The Washington Post's Richard Cohen writes about the greed of public sector unions--whose members he belives are comparable to college students at an elite private university:
But, really, enough is enough. The Wisconsin state employees who are demonstrating in Madison have my sympathy but not my total support. I recognize that they have offered givebacks, and I recognize, too, that Gov. Scott Walker has gone too far - if not trying to bust the unions, as it is alleged, then surely trying to cripple them. In the manner of Ronald Reagan taking on student demonstrators at Berkeley in 1966, Walker will become the champion of the common man, the Middle American and all of that. This works. Reagan, you might recall, went on to become president.
Reagan personified the disgust many Americans felt toward unruly (and ungrateful) college students. Walker is personifying the feeling of resentment and anger toward government workers who have so gamed the system that some of them retire on larger stipends than the average American makes in salary - and with health care, too. Like Reagan, Walker has tapped into a feeling of disgust - the always-dangerous sense that you and I have played by the rules and saved for our modest retirements, while government workers, on our dime, have run off with pensions they do not deserve. We feel we have been played for a fool.

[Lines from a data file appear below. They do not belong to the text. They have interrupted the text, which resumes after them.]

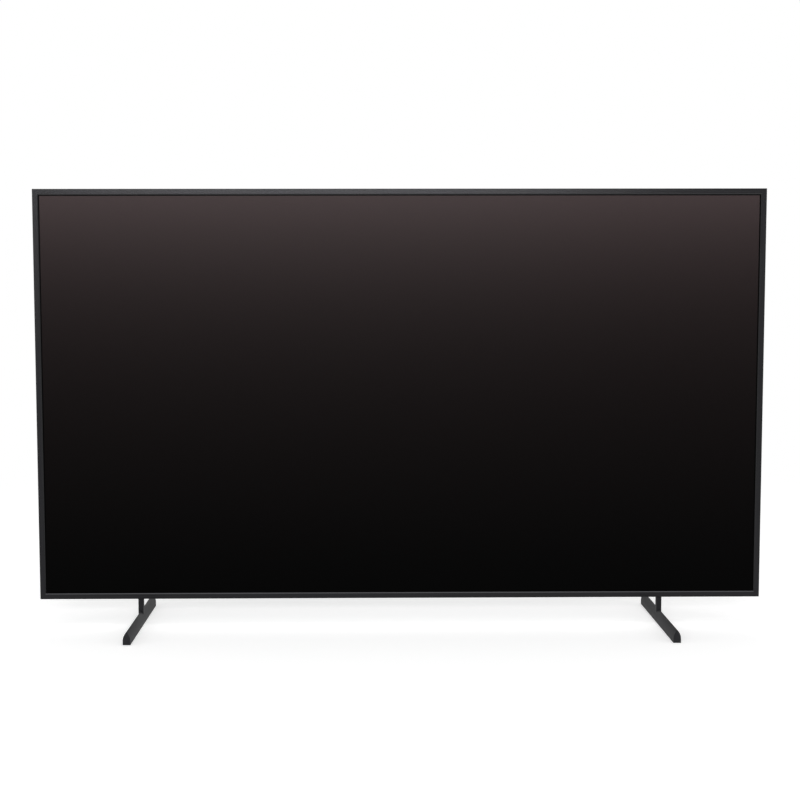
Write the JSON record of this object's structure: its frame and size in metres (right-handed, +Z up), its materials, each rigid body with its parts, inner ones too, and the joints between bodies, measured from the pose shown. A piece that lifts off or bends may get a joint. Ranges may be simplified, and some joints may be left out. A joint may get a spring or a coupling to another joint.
{
  "type": "flat screen television",
  "caption": "Slim flat screen television with a thin mitred metal frame, a dark glossy screen and height-adjustable blade feet that run front to back.",
  "frame": {"origin": "on the floor, midway between the two feet and midway between the blades' ends", "axes": "+X to the right of someone who watches the screen, +Y to the rear, +Z up"},
  "size_m": [1.238, 0.237, 0.746],
  "materials": {
    "frame_metal": "satin",
    "bare_aluminium": "satin",
    "screen_glass": "gloss",
    "foam": "matte",
    "black_moulding": "matte",
    "white_film": "satin",
    "clear_acrylic": "gloss",
    "pressed_steel": "satin",
    "white_board": "satin",
    "green_board": "satin",
    "amber_film": "satin",
    "dark_ferrite": "matte",
    "capacitor_sleeve": "gloss",
    "socket_metal": "satin",
    "black_socket": "satin",
    "cover_plastic": "matte",
    "button_plastic": "satin",
    "smoked_window": "gloss",
    "wire_sleeve": "satin",
    "ribbon": "satin",
    "zinc_screw": "satin",
    "black_screw": "satin",
    "foot_paint": "satin",
    "rubber": "matte"
  },
  "bodies": {
    "tv_body": {"bezel_top": "frame_metal", "bezel_bottom": "frame_metal", "bezel_left": "frame_metal", "bezel_right": "frame_metal", "corner_keys": "bare_aluminium", "lcd_panel": "screen_glass", "panel_gasket": "foam", "panel_frame": "black_moulding", "cover_sheet": "white_film", "prism_sheet": "white_film", "diffuser_sheet": "white_film", "light_guide": "clear_acrylic", "reflector_sheet": "white_film", "led_bar": "bare_aluminium", "led_strip": "white_board", "backlight_tray": "pressed_steel", "vesa_bosses": "zinc_screw", "source_boards": "green_board", "panel_films": "amber_film", "main_board": "green_board", "power_board": "green_board", "timing_board": "green_board", "heat_sink": "bare_aluminium", "transformers": "dark_ferrite", "capacitors": "capacitor_sleeve", "insulation_sheet": "black_moulding", "board_spacers": "zinc_screw", "board_screws": "zinc_screw", "hdmi_sockets": "socket_metal", "usb_sockets": "socket_metal", "lan_socket": "black_socket", "optical_socket": "black_socket", "aerial_socket": "socket_metal", "ac_inlet": "black_socket", "ribbon_cables": "ribbon", "power_harness": "wire_sleeve", "signal_wires": "wire_sleeve", "wireless_module": "green_board", "speaker_left": "black_moulding", "speaker_right": "black_moulding", "speaker_drivers": "black_socket", "sensor_window": "smoked_window", "sensor_board": "green_board", "button_board": "green_board", "rear_cover": "cover_plastic", "rear_cover_screws": "black_screw", "terminal_plate": "cover_plastic", "inlet_plate": "cover_plastic", "foot_bracket_left": "pressed_steel", "foot_bracket_right": "pressed_steel", "foot_clamp_screws": "black_screw"},
    "foot_left": {"foot_left": "foot_paint", "foot_left_pads": "rubber"},
    "foot_right": {"foot_right": "foot_paint", "foot_right_pads": "rubber"},
    "control_button": {"control_button": "button_plastic", "switch_plunger": "white_board"},
    "terminal_cover": {"terminal_cover": "cover_plastic"}
  },
  "joints": [
    {"name": "foot_left_height", "type": "slide", "parent": "tv_body", "child": "foot_left", "axis": [0, 0, 1], "range_m": [0, 0.021]},
    {"name": "foot_right_height", "type": "slide", "parent": "tv_body", "child": "foot_right", "axis": [0, 0, 1], "range_m": [0, 0.021]},
    {"name": "control_button_press", "type": "slide", "parent": "tv_body", "child": "control_button", "axis": [0, 0, 1], "range_m": [0, 0.0005], "stiffness_N_per_m": 800, "springref_m": -0.001},
    {"name": "terminal_cover_off", "type": "slide", "parent": "tv_body", "child": "terminal_cover", "axis": [0, 1, 0], "range_m": [0, 0.04]}
  ]
}
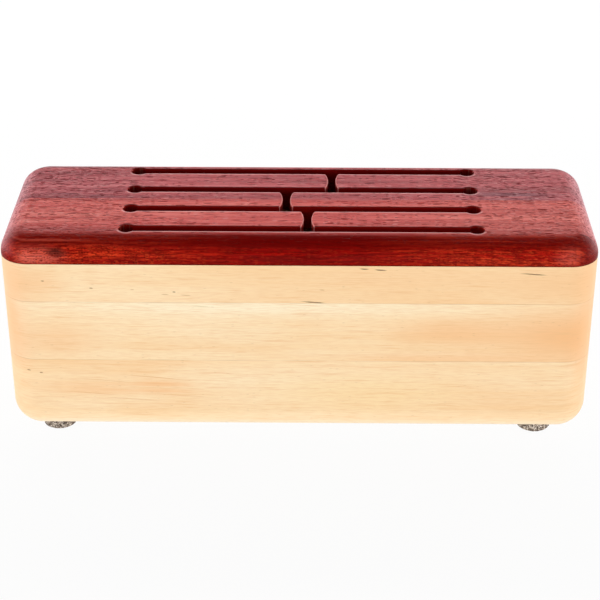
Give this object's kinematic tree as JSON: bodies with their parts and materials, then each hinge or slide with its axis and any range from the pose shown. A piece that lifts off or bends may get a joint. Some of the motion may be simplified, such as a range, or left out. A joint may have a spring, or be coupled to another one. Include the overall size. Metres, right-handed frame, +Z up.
{
  "type": "log drum",
  "caption": "Box-shaped wooden log drum on round feet: a hollow beech box with a slotted padouk sound plate, whose tongues differ in length and sound different notes when struck.",
  "frame": {"origin": "on the plane that the feet stand on, under the middle of the drum", "axes": "+X along the drum to the player's right, +Y from the front face to the back, +Z up out of the sound plate"},
  "size_m": [0.35, 0.115, 0.138],
  "materials": {
    "padouk_back": "satin, oiled, open pored, purple-red board",
    "padouk_front": "satin, oiled, open pored, orange-red board",
    "beech": "satin, clear lacquered, fine grained",
    "cork": "matte, granulated grey-brown cork rubber"
  },
  "bodies": {
    "drum_box": {"top_board_back": "padouk_back", "top_board_front": "padouk_front", "front_wall_lower_stave": "beech", "front_wall_middle_stave": "beech", "front_wall_upper_stave": "beech", "back_wall_lower_stave": "beech", "back_wall_middle_stave": "beech", "back_wall_upper_stave": "beech", "left_end_lower_stave": "beech", "left_end_middle_stave": "beech", "left_end_upper_stave": "beech", "right_end_lower_stave": "beech", "right_end_middle_stave": "beech", "right_end_upper_stave": "beech", "floor_board_back": "beech", "floor_board_front": "beech", "foot_front_left": "cork", "foot_front_right": "cork", "foot_back_left": "cork", "foot_back_right": "cork"},
    "back_left_tongue": {"tongue_back_left": "padouk_back"},
    "back_right_tongue": {"tongue_back_right": "padouk_back"},
    "middle_left_tongue": {"tongue_middle_left_back_strip": "padouk_back", "tongue_middle_left_front_strip": "padouk_front"},
    "middle_right_tongue": {"tongue_middle_right_back_strip": "padouk_back", "tongue_middle_right_front_strip": "padouk_front"},
    "front_left_tongue": {"tongue_front_left": "padouk_front"},
    "front_right_tongue": {"tongue_front_right": "padouk_front"}
  },
  "joints": [
    {"name": "back_left_tongue_bend", "type": "hinge", "parent": "drum_box", "child": "back_left_tongue", "pos_m": [-0.1006, 0.0266, 0.1305], "axis": [0, 1, 0], "range_deg": [-0.5, 0.5], "stiffness_Nm_per_rad": 20},
    {"name": "back_right_tongue_bend", "type": "hinge", "parent": "drum_box", "child": "back_right_tongue", "pos_m": [0.1034, 0.0266, 0.1305], "axis": [0, -1, 0], "range_deg": [-0.5, 0.5], "stiffness_Nm_per_rad": 20},
    {"name": "middle_left_tongue_bend", "type": "hinge", "parent": "drum_box", "child": "middle_left_tongue", "pos_m": [-0.1006, 0, 0.1305], "axis": [0, 1, 0], "range_deg": [-0.5, 0.5], "stiffness_Nm_per_rad": 20},
    {"name": "middle_right_tongue_bend", "type": "hinge", "parent": "drum_box", "child": "middle_right_tongue", "pos_m": [0.1034, 0, 0.1305], "axis": [0, -1, 0], "range_deg": [-0.5, 0.5], "stiffness_Nm_per_rad": 20},
    {"name": "front_left_tongue_bend", "type": "hinge", "parent": "drum_box", "child": "front_left_tongue", "pos_m": [-0.1006, -0.0266, 0.1305], "axis": [0, 1, 0], "range_deg": [-0.5, 0.5], "stiffness_Nm_per_rad": 20},
    {"name": "front_right_tongue_bend", "type": "hinge", "parent": "drum_box", "child": "front_right_tongue", "pos_m": [0.1034, -0.0266, 0.1305], "axis": [0, -1, 0], "range_deg": [-0.5, 0.5], "stiffness_Nm_per_rad": 20}
  ]
}
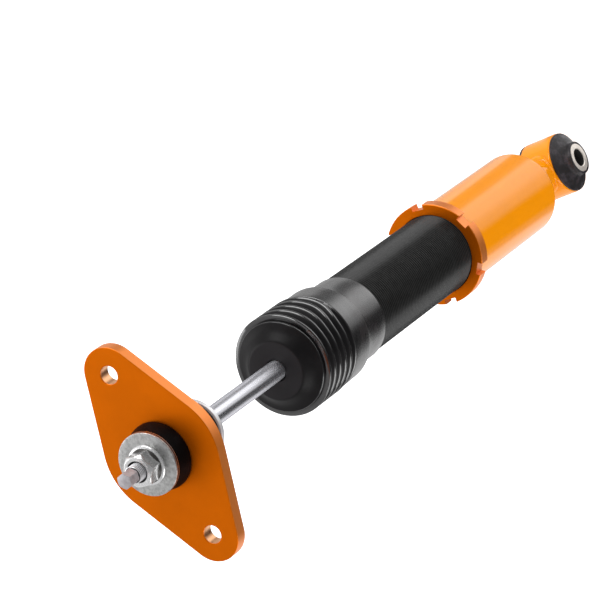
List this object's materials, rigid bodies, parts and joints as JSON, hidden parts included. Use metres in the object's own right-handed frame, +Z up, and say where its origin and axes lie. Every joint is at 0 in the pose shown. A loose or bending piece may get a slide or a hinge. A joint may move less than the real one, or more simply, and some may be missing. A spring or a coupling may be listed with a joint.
{
  "type": "coilover damper",
  "caption": "Height adjustable suspension damper: threaded tube in a screwed lower mount with a bushed eye, lock ring, ribbed dust boot, piston rod and two-bolt top plate.",
  "frame": {"origin": "middle of the lower eye's bore", "axes": "+Z up the piston rod to the top plate, +Y along the bore of the lower eye, +X to the right; upright with the rod fully out"},
  "size_m": [0.1326, 0.0734, 0.5887],
  "materials": {
    "orange_powder_coat": "gloss yellow-orange powder coat on welded steel",
    "copper_anodised": "satin copper-orange anodised, fine machining marks",
    "black_steel": "black coated steel with a fine thread",
    "raw_steel": "turned, uncoated",
    "zinc_steel": "bright zinc plated",
    "rod_chrome": "polished hard chrome",
    "machined_aluminium": "turned, satin",
    "sintered_iron": "sintered, matt",
    "black_rubber": "satin moulded rubber",
    "boot_rubber": "satin moulded rubber with bright edges",
    "cushion_foam": "microcellular foam",
    "stop_polymer": "cast polyurethane",
    "band_polymer": "bronze filled low friction band"
  },
  "bodies": {
    "bolted_sleeve": {"bush_sleeve": "raw_steel"},
    "lower_mount": {"eye_tube": "orange_powder_coat", "bush_shell": "raw_steel", "bush_rubber": "black_rubber", "mount_neck": "orange_powder_coat", "mount_cup": "orange_powder_coat", "foot_weld": "orange_powder_coat", "eye_weld": "orange_powder_coat"},
    "lock_ring": {"lock_ring": "copper_anodised"},
    "boot": {"dust_boot": "boot_rubber", "bump_cushion": "cushion_foam"},
    "damper_body": {"damper_tube": "black_steel", "base_plug": "machined_aluminium", "base_seal_ring": "black_rubber", "filling_screw": "raw_steel", "rod_guide": "machined_aluminium", "guide_seal_ring": "black_rubber", "rod_seal": "black_rubber", "rod_wiper": "black_rubber", "guide_clip": "raw_steel"},
    "gas_piston": {"floating_piston": "machined_aluminium", "floating_seal_ring": "black_rubber"},
    "rod": {"piston_rod": "rod_chrome", "rebound_stop": "stop_polymer", "rebound_stop_ring": "raw_steel", "rebound_shims": "raw_steel", "piston": "sintered_iron", "piston_band": "band_polymer", "compression_shims": "raw_steel", "piston_nut": "zinc_steel", "lower_washer": "zinc_steel", "lower_bush": "black_rubber", "crush_sleeve": "raw_steel", "upper_bush": "black_rubber", "upper_washer": "zinc_steel", "top_nut": "zinc_steel"},
    "top_plate": {"top_plate": "copper_anodised"}
  },
  "joints": [
    {"name": "bush_twist", "type": "hinge", "parent": "bolted_sleeve", "child": "lower_mount", "pos_m": [0, 0, 0], "axis": [0, 1, 0], "range_deg": [-15, 15], "stiffness_Nm_per_rad": 80},
    {"name": "lock_ring_travel", "type": "slide", "parent": "lower_mount", "child": "lock_ring", "axis": [0, 0, 1], "range_m": [0, 0.024]},
    {"name": "height_adjust", "type": "slide", "parent": "lower_mount", "child": "boot", "axis": [0, 0, 1], "range_m": [-0.0301, 0.0301]},
    {"name": "body_turn", "type": "hinge", "parent": "boot", "child": "damper_body", "pos_m": [0, 0, 0.2], "axis": [0, 0, 1], "range_deg": [-5400, 5400]},
    {"name": "damper_stroke", "type": "slide", "parent": "boot", "child": "rod", "axis": [0, 0, 1], "range_m": [-0.09, 0], "stiffness_N_per_m": 500, "springref_m": 0.4},
    {"name": "gas_piston_travel", "type": "slide", "parent": "damper_body", "child": "gas_piston", "axis": [0, 0, 1], "range_m": [-0.0065, 0.0005]},
    {"name": "plate_swivel", "type": "hinge", "parent": "rod", "child": "top_plate", "pos_m": [0, 0, 0.5257], "axis": [0, 0, 1], "continuous": true}
  ],
  "couplings": [
    {"joint": "height_adjust", "follows": "body_turn", "m_per_rad": 0.00031831},
    {"joint": "gas_piston_travel", "follows": "damper_stroke", "ratio": 0.068053}
  ]
}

In 1966, Reagan "took on" student demonstrators in a mostly rhetorical sense. By 1969, Reagan was calling in the National Guard:
"The rally, which drew 3,000 people, soon turned into a riot, as the crowd moved down Telegraph (Ave.) towards the park. That day, known as Bloody Thursday, three students suffered punctured lungs, another a shattered leg, 13 people were hospitalized with shotgun wounds, and one police officer was stabbed. James Rector, who was watching the riot from a rooftop, was shot by police gunfire; he died four days later.
"At the request of the Berkeley mayor, Governor Ronald Reagan declared a state of emergency and sent 2,200 National Guard troops into Berkeley. Some of these guardsmen were even Cal students. At least one young man had participated in the riots, been shot at by police, gotten patched up, and then returned to his dorm to find a notice to report for guard duty. In the following days approximately 1,000 people were arrested: 200 were booked for felonies, and 500 were taken to Santa Rita jail."
The implication here is not so much that Walker needs to "take on" public workers, but that Cohen might approve of Walker ending the Wisconsin protests through state force. Walker has indeed threatened to call in the National Guard, so it's not as though the notion is completely abstract. Perhaps I'm being uncharitable and the implication is inadvertent.
Obviously there's no one who could possibly understand the greed of Wisconsin's rather modestly compensated public sector workers quite as acutely as a beltway columnist who gets paid to write 700 word columns repeating an argument you read on a blog last week. This sort of maddening, paternalistic commentary about Wisconsin, infantalizing people who actually work for a living as nothing more than a bunch of dirty hippies who need a Real American Hero to stomp them in the face, has given me stronger feelings about the role of unions than I think I've ever had before.